What he is waiting for are two other people to evaluate the patch, agree that 
it should be backported, and once we get to 3 votes, actually do the merge to 
the v2.4 branch.

You may find your patch sometimes doesn't apply cleanly to v2.4, because the 
v2.4 code is slightly different. In these cases you need to create your own 
patch that applies to v2.4 with all conflicts and differences accounted for, 
and provide that. That is what happened in this example, where the trunk 
patches and the v2.4 patch are different.

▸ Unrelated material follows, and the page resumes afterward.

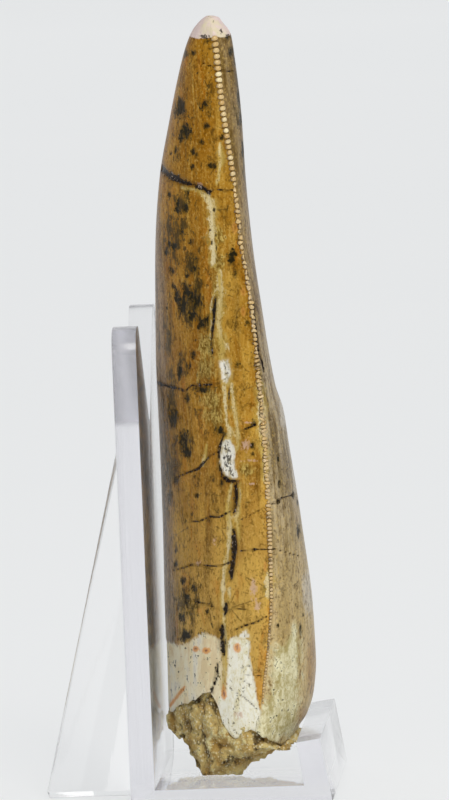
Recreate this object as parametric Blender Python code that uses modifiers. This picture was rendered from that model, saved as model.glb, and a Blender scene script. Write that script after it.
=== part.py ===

   * mod_ssl: Work correctly with a development version of OpenSSL.
     trunk patch: http://svn.apache.org/viewvc?view=revision&revision=1358167 
and 
                  http://svn.apache.org/viewvc?view=revision&revision=1358168
     2.4.x patch: 
http://people.apache.org/~rjung/patches/ssl-support-uninstalled-openssl-2_4.patch
     +1: 
     -1: kbrand: breaks OS X builds, superseded by approach based on MOD_CFLAGS 
etc.

After testing out your proposal, people might agree with it, or people might 
find a problem. In the example above, kbrand uncovered a problem and voted -1.

At any time you might go through the proposals in STATUS, apply them to your 
v2.4 code checkout and evaluate them, and then vote accordingly as to whether 
you agree or disagree with the change. The way you do that is to modify the 
STATUS file accordingly, and then commit your changes to the STATUS file.

What should get backported? There is an expectation from the end users of httpd 
that it is safe to move from v2.4.3 to v2.4.4 at any time. What this means 
practically is that it is generally bug fixes or new features that get 
backported, but changes that would break people's existing configurations such 
as wholesale rewrites or major changes aren't backported.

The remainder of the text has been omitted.